## What is expected
Quote, without change, all of the lines that follow.

## Data provided
▶

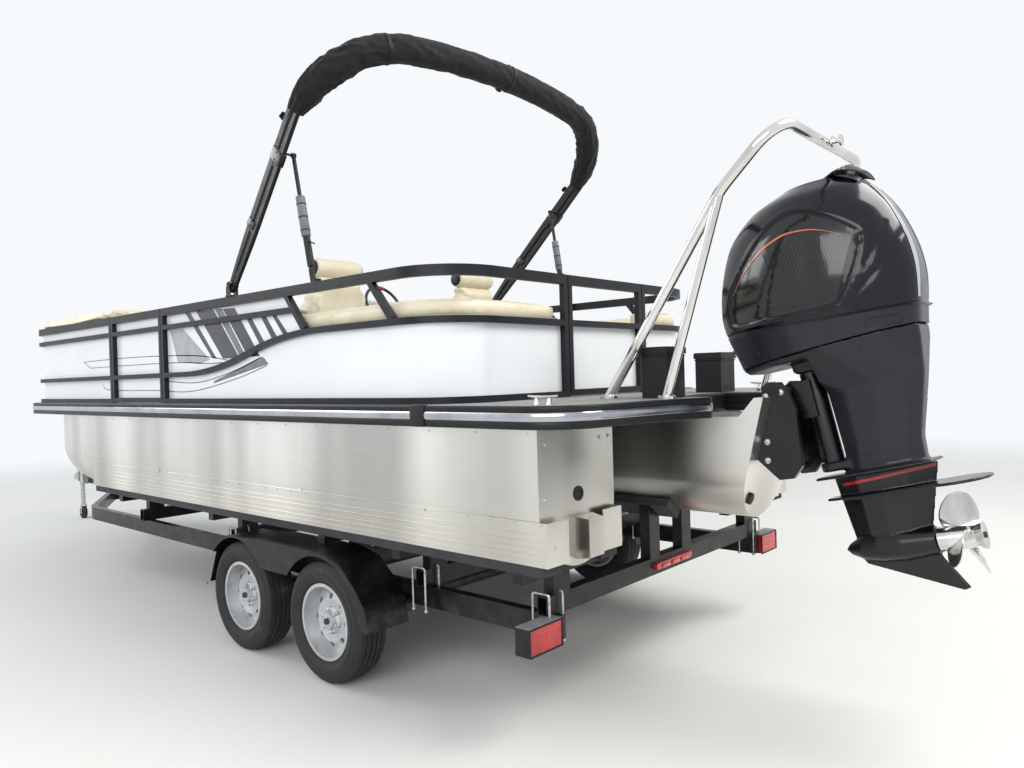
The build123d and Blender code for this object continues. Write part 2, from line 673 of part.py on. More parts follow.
# name, place in the band, rails (low, high), places of the stiles, place of the panel, its top, hinge
GATES = (
    ("side_gate", (side_aft, side_bow, SIDE_IN, HALF),
     (LOW_RAIL, THIRD_RAIL, SECOND_RAIL, TOP_RAIL),
     ((side_aft, side_aft + BAR, SIDE_IN, HALF), (side_bow - BAR, side_bow, SIDE_IN, HALF)),
     (side_aft, side_bow - LEAF_ROOM, 0, HALF), PANEL_HIGH, SIDE_HINGE),
    ("stern_gate", (0, BAR, stern_stbd, stern_port),
     (LOW_RAIL, AFT_RAIL, TOP_RAIL),
     ((0, BAR, stern_stbd, stern_stbd + BAR), (0, BAR, stern_port - BAR, stern_port)),
     (0, 2 * BAR, stern_stbd, stern_port - LEAF_ROOM), AFT_PANEL_Z, STERN_HINGE),
    ("bow_gate", (FENCE_LENGTH - BAR, FENCE_LENGTH, -bow_half, bow_half),
     (LOW_RAIL, THIRD_RAIL, SECOND_RAIL, TOP_RAIL),
     ((FENCE_LENGTH - BAR, FENCE_LENGTH, -bow_half, BAR - bow_half),
      (FENCE_LENGTH - BAR, FENCE_LENGTH, bow_half - BAR, bow_half)),
     (FENCE_LENGTH - 2 * BAR, FENCE_LENGTH, -bow_half, bow_half - LEAF_ROOM), PANEL_HIGH, BOW_HINGE),
)
for name, place, rails, stiles, skin_place, panel_top, pin in GATES:
    keep(name + "_frame", gate_frame(place, rails, stiles, pin))
    keep(name + "_panel", strip(SKIN, (skin_place,), GATE_LOW, panel_top))


# Lounges: moulded bases that follow the fence, seat cushions and backs

WALL = BAR + PANEL + WALL_GAP
ROOM = fence_area(WALL)
SHELL_RING = fence_area(WALL) - fence_area(WALL + SHELL)
PAD_RING = fence_area(WALL + SHELL + SEAT_GAP) - fence_area(WALL + SHELL + PAD)
ROLL_RING = fence_area(WALL) - fence_area(WALL + SHELL + PAD)
SEAT_AREA = fence_area(WALL + SHELL + PAD + SEAM)
SIDE = HALF + 10


def block(x, y, z, soft=0.0):
    """Box between two values on each axis, its upper edges rounded if it is soft."""
    with BuildPart(mode=Mode.PRIVATE) as solid:
        with BuildSketch(Plane.XY.offset(z[0])):
            with Locations(((x[0] + x[1]) / 2, (y[0] + y[1]) / 2)):
                Rectangle(abs(x[1] - x[0]), abs(y[1] - y[0]))
        extrude(amount=z[1] - z[0])
        if soft:
            fillet(solid.faces().sort_by(Axis.Z)[-1].edges(), soft)
    return solid.part


def soften(piece):
    """Round the upper edges of a cushion."""
    return piece.fillet(SOFT, piece.faces().sort_by(Axis.Z)[-1].edges())


bow_aft, bow_end = BOW_SEAT
end_pad = bow_aft + SHELL + PAD
# Places (x0, x1, y0, y1) on the port side: base, back along the fence, seat cushion
BOW_BASE = (bow_aft, bow_end, SEAT_IN, SIDE)
BOW_BACK = (bow_aft, bow_end, SEAT_IN, SIDE)
BOW_CUSHION = (end_pad + SEAM, bow_end - SEAM, SEAT_IN - 10, SIDE)


def other_side(place):
    """The same place on starboard."""
    x0, x1, y0, y1 = place
    return (x0, x1, -y1, -y0)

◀

## Finished exercise
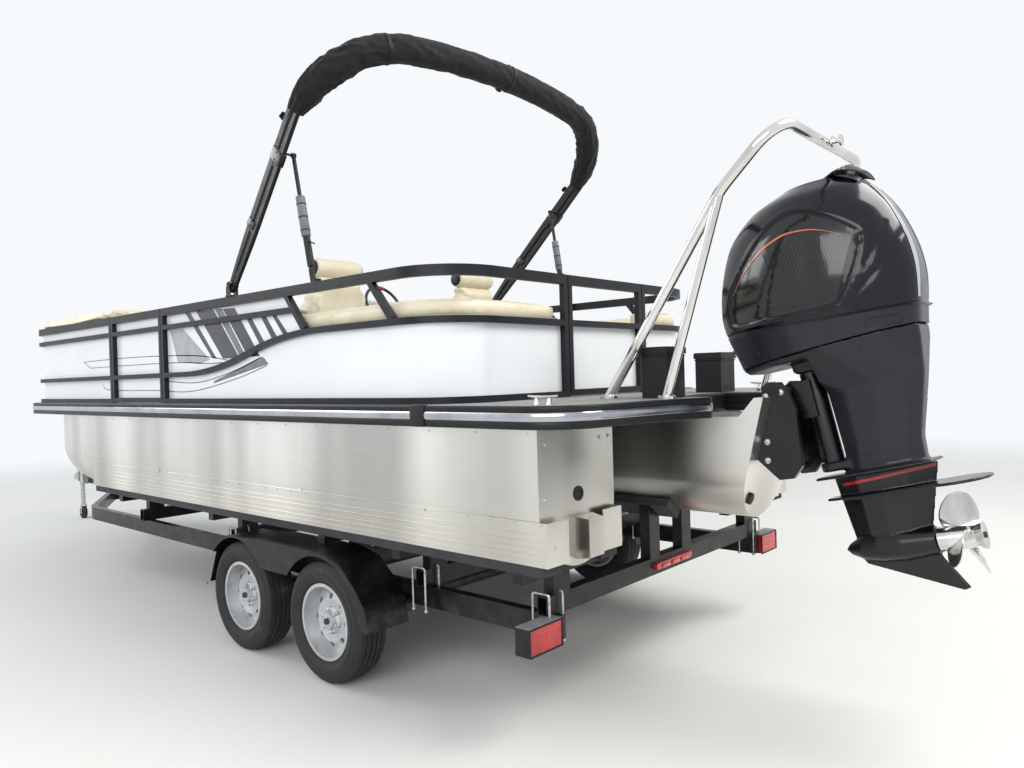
The build123d and Blender code for this object continues. Write part 2, from line 673 of part.py on. More parts follow.
# name, place in the band, rails (low, high), places of the stiles, place of the panel, its top, hinge
GATES = (
    ("side_gate", (side_aft, side_bow, SIDE_IN, HALF),
     (LOW_RAIL, THIRD_RAIL, SECOND_RAIL, TOP_RAIL),
     ((side_aft, side_aft + BAR, SIDE_IN, HALF), (side_bow - BAR, side_bow, SIDE_IN, HALF)),
     (side_aft, side_bow - LEAF_ROOM, 0, HALF), PANEL_HIGH, SIDE_HINGE),
    ("stern_gate", (0, BAR, stern_stbd, stern_port),
     (LOW_RAIL, AFT_RAIL, TOP_RAIL),
     ((0, BAR, stern_stbd, stern_stbd + BAR), (0, BAR, stern_port - BAR, stern_port)),
     (0, 2 * BAR, stern_stbd, stern_port - LEAF_ROOM), AFT_PANEL_Z, STERN_HINGE),
    ("bow_gate", (FENCE_LENGTH - BAR, FENCE_LENGTH, -bow_half, bow_half),
     (LOW_RAIL, THIRD_RAIL, SECOND_RAIL, TOP_RAIL),
     ((FENCE_LENGTH - BAR, FENCE_LENGTH, -bow_half, BAR - bow_half),
      (FENCE_LENGTH - BAR, FENCE_LENGTH, bow_half - BAR, bow_half)),
     (FENCE_LENGTH - 2 * BAR, FENCE_LENGTH, -bow_half, bow_half - LEAF_ROOM), PANEL_HIGH, BOW_HINGE),
)
for name, place, rails, stiles, skin_place, panel_top, pin in GATES:
    keep(name + "_frame", gate_frame(place, rails, stiles, pin))
    keep(name + "_panel", strip(SKIN, (skin_place,), GATE_LOW, panel_top))


# Lounges: moulded bases that follow the fence, seat cushions and backs

WALL = BAR + PANEL + WALL_GAP
ROOM = fence_area(WALL)
SHELL_RING = fence_area(WALL) - fence_area(WALL + SHELL)
PAD_RING = fence_area(WALL + SHELL + SEAT_GAP) - fence_area(WALL + SHELL + PAD)
ROLL_RING = fence_area(WALL) - fence_area(WALL + SHELL + PAD)
SEAT_AREA = fence_area(WALL + SHELL + PAD + SEAM)
SIDE = HALF + 10


def block(x, y, z, soft=0.0):
    """Box between two values on each axis, its upper edges rounded if it is soft."""
    with BuildPart(mode=Mode.PRIVATE) as solid:
        with BuildSketch(Plane.XY.offset(z[0])):
            with Locations(((x[0] + x[1]) / 2, (y[0] + y[1]) / 2)):
                Rectangle(abs(x[1] - x[0]), abs(y[1] - y[0]))
        extrude(amount=z[1] - z[0])
        if soft:
            fillet(solid.faces().sort_by(Axis.Z)[-1].edges(), soft)
    return solid.part


def soften(piece):
    """Round the upper edges of a cushion."""
    return piece.fillet(SOFT, piece.faces().sort_by(Axis.Z)[-1].edges())


bow_aft, bow_end = BOW_SEAT
end_pad = bow_aft + SHELL + PAD
# Places (x0, x1, y0, y1) on the port side: base, back along the fence, seat cushion
BOW_BASE = (bow_aft, bow_end, SEAT_IN, SIDE)
BOW_BACK = (bow_aft, bow_end, SEAT_IN, SIDE)
BOW_CUSHION = (end_pad + SEAM, bow_end - SEAM, SEAT_IN - 10, SIDE)


def other_side(place):
    """The same place on starboard."""
    x0, x1, y0, y1 = place
    return (x0, x1, -y1, -y0)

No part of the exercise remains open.